SUPPLIED INFORMATION
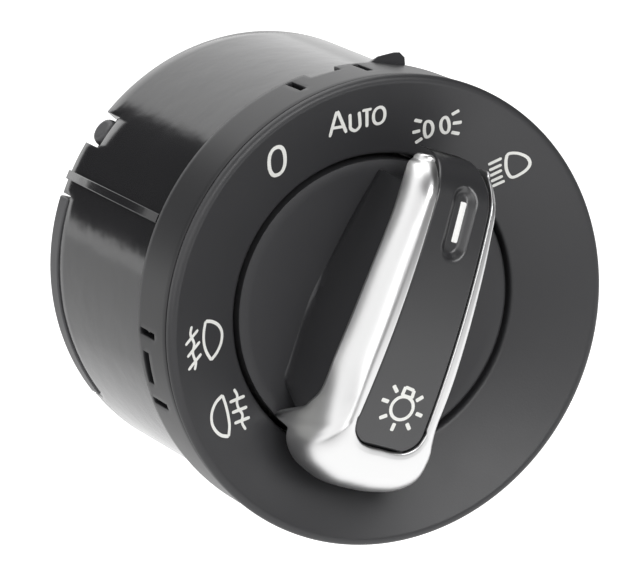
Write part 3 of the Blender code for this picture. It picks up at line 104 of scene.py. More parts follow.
def lit_by_ray(tree, plain, mirrored, seen):
    """One light for matt surfaces, one for what mirrors it, and one for the camera."""
    ray = add_node(tree, "ShaderNodeLightPath")
    glossy = add_node(
        tree,
        "ShaderNodeMath",
        {"operation": "MAXIMUM"},
        i0=ray.outputs["Is Glossy Ray"],
        i1=ray.outputs["Is Transmission Ray"],
    )
    unseen = add_node(
        tree, "ShaderNodeMixShader", Fac=glossy.outputs[0], i1=plain.outputs[0], i2=mirrored.outputs[0]
    )
    camera_ray = ray.outputs["Is Camera Ray"]
    return add_node(tree, "ShaderNodeMixShader", Fac=camera_ray, i1=unseen.outputs[0], i2=seen.outputs[0])


WHITE = linear("#ffffff")
FLAG_WAY = (-0.352, 0.873, 0.340)
world = bpy.data.worlds.new("studio")
world.use_nodes = True
bpy.context.scene.world = world
air = world.node_tree
air.nodes.clear()
heading = add_node(air, "ShaderNodeTexCoord")
axes = add_node(air, "ShaderNodeSeparateXYZ", Vector=heading.outputs["Generated"])
flag_dot = add_node(
    air, "ShaderNodeVectorMath", {"operation": "DOT_PRODUCT", 1: FLAG_WAY}, i0=heading.outputs["Generated"]
)
mirrored_light = add_node(
    air, "ShaderNodeMapRange", soft_step(-0.15, 0.3, 0.12, 1.45), Value=axes.outputs["Y"]
)
for operation, way, step in (
    ("MAXIMUM", axes.outputs["X"], soft_step(-0.75, -0.5, 1.1, 0.0)),
    ("MULTIPLY", axes.outputs["X"], soft_step(0.5, 0.7, 1.0, 0.06)),
    ("MULTIPLY", flag_dot.outputs["Value"], soft_step(0.952, 0.966, 1.0, 0.05)),
):
    part = add_node(air, "ShaderNodeMapRange", step, Value=way)
    mirrored_light = add_node(
        air, "ShaderNodeMath", {"operation": operation}, i0=mirrored_light.outputs[0], i1=part.outputs[0]
    )
plain_light = add_node(air, "ShaderNodeBackground", {"Color": WHITE, "Strength": 0.4})
glossy_light = add_node(air, "ShaderNodeBackground", {"Color": WHITE}, Strength=mirrored_light.outputs[0])
seen_light = add_node(air, "ShaderNodeBackground", {"Color": WHITE, "Strength": 1.0})
studio = lit_by_ray(air, plain_light, glossy_light, seen_light)
add_node(air, "ShaderNodeOutputWorld", Surface=studio.outputs[0])

FLOOR_Z = -0.12
FLOOR_HALF = 30.0
floor_mesh = bpy.data.meshes.new("floor")
corners = np.array([(-1, -1), (1, -1), (1, 1), (-1, 1)]) * FLOOR_HALF
floor_mesh.from_pydata(np.column_stack([corners, np.full(4, FLOOR_Z)]).tolist(), [], [(0, 1, 2, 3)])
floor = add_object("floor", floor_mesh)
paper = bpy.data.materials.new("white_background_paper")
paper.use_nodes = True
sheet = paper.node_tree
sheet.nodes.clear()
paper_place = add_node(sheet, "ShaderNodeTexCoord")
paper_axes = add_node(sheet, "ShaderNodeSeparateXYZ", Vector=paper_place.outputs["Object"])
# In a mirror the sheet is white near the switch and behind it, and dark far in front of it.
paper_far = add_node(sheet, "ShaderNodeVectorMath", {"operation": "LENGTH"}, i0=paper_place.outputs["Object"])
paper_near = add_node(
    sheet, "ShaderNodeMapRange", soft_step(0.23, 0.63, 1.25, 0.12), Value=paper_far.outputs["Value"]
)
paper_behind = add_node(
    sheet, "ShaderNodeMapRange", soft_step(-0.05, 0.1, 0.12, 1.0), Value=paper_axes.outputs["Y"]
)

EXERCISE
Copy each line of the data exactly, leaving nothing out.

TASK OUTPUT
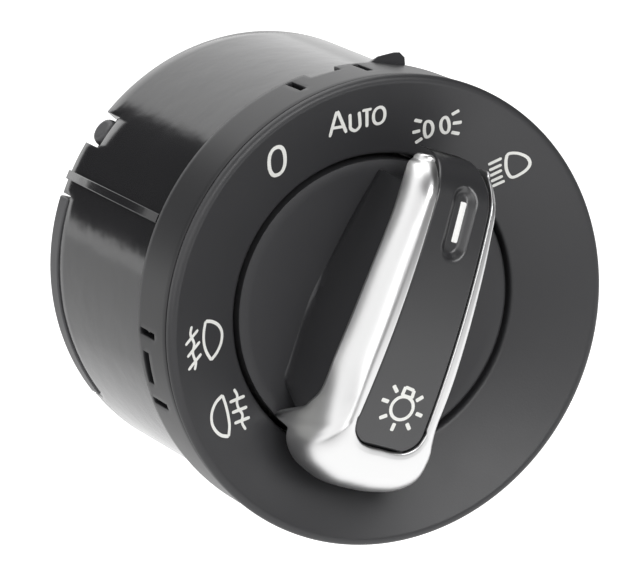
Write part 3 of the Blender code for this picture. It picks up at line 104 of scene.py. More parts follow.
def lit_by_ray(tree, plain, mirrored, seen):
    """One light for matt surfaces, one for what mirrors it, and one for the camera."""
    ray = add_node(tree, "ShaderNodeLightPath")
    glossy = add_node(
        tree,
        "ShaderNodeMath",
        {"operation": "MAXIMUM"},
        i0=ray.outputs["Is Glossy Ray"],
        i1=ray.outputs["Is Transmission Ray"],
    )
    unseen = add_node(
        tree, "ShaderNodeMixShader", Fac=glossy.outputs[0], i1=plain.outputs[0], i2=mirrored.outputs[0]
    )
    camera_ray = ray.outputs["Is Camera Ray"]
    return add_node(tree, "ShaderNodeMixShader", Fac=camera_ray, i1=unseen.outputs[0], i2=seen.outputs[0])


WHITE = linear("#ffffff")
FLAG_WAY = (-0.352, 0.873, 0.340)
world = bpy.data.worlds.new("studio")
world.use_nodes = True
bpy.context.scene.world = world
air = world.node_tree
air.nodes.clear()
heading = add_node(air, "ShaderNodeTexCoord")
axes = add_node(air, "ShaderNodeSeparateXYZ", Vector=heading.outputs["Generated"])
flag_dot = add_node(
    air, "ShaderNodeVectorMath", {"operation": "DOT_PRODUCT", 1: FLAG_WAY}, i0=heading.outputs["Generated"]
)
mirrored_light = add_node(
    air, "ShaderNodeMapRange", soft_step(-0.15, 0.3, 0.12, 1.45), Value=axes.outputs["Y"]
)
for operation, way, step in (
    ("MAXIMUM", axes.outputs["X"], soft_step(-0.75, -0.5, 1.1, 0.0)),
    ("MULTIPLY", axes.outputs["X"], soft_step(0.5, 0.7, 1.0, 0.06)),
    ("MULTIPLY", flag_dot.outputs["Value"], soft_step(0.952, 0.966, 1.0, 0.05)),
):
    part = add_node(air, "ShaderNodeMapRange", step, Value=way)
    mirrored_light = add_node(
        air, "ShaderNodeMath", {"operation": operation}, i0=mirrored_light.outputs[0], i1=part.outputs[0]
    )
plain_light = add_node(air, "ShaderNodeBackground", {"Color": WHITE, "Strength": 0.4})
glossy_light = add_node(air, "ShaderNodeBackground", {"Color": WHITE}, Strength=mirrored_light.outputs[0])
seen_light = add_node(air, "ShaderNodeBackground", {"Color": WHITE, "Strength": 1.0})
studio = lit_by_ray(air, plain_light, glossy_light, seen_light)
add_node(air, "ShaderNodeOutputWorld", Surface=studio.outputs[0])

FLOOR_Z = -0.12
FLOOR_HALF = 30.0
floor_mesh = bpy.data.meshes.new("floor")
corners = np.array([(-1, -1), (1, -1), (1, 1), (-1, 1)]) * FLOOR_HALF
floor_mesh.from_pydata(np.column_stack([corners, np.full(4, FLOOR_Z)]).tolist(), [], [(0, 1, 2, 3)])
floor = add_object("floor", floor_mesh)
paper = bpy.data.materials.new("white_background_paper")
paper.use_nodes = True
sheet = paper.node_tree
sheet.nodes.clear()
paper_place = add_node(sheet, "ShaderNodeTexCoord")
paper_axes = add_node(sheet, "ShaderNodeSeparateXYZ", Vector=paper_place.outputs["Object"])
# In a mirror the sheet is white near the switch and behind it, and dark far in front of it.
paper_far = add_node(sheet, "ShaderNodeVectorMath", {"operation": "LENGTH"}, i0=paper_place.outputs["Object"])
paper_near = add_node(
    sheet, "ShaderNodeMapRange", soft_step(0.23, 0.63, 1.25, 0.12), Value=paper_far.outputs["Value"]
)
paper_behind = add_node(
    sheet, "ShaderNodeMapRange", soft_step(-0.05, 0.1, 0.12, 1.0), Value=paper_axes.outputs["Y"]
)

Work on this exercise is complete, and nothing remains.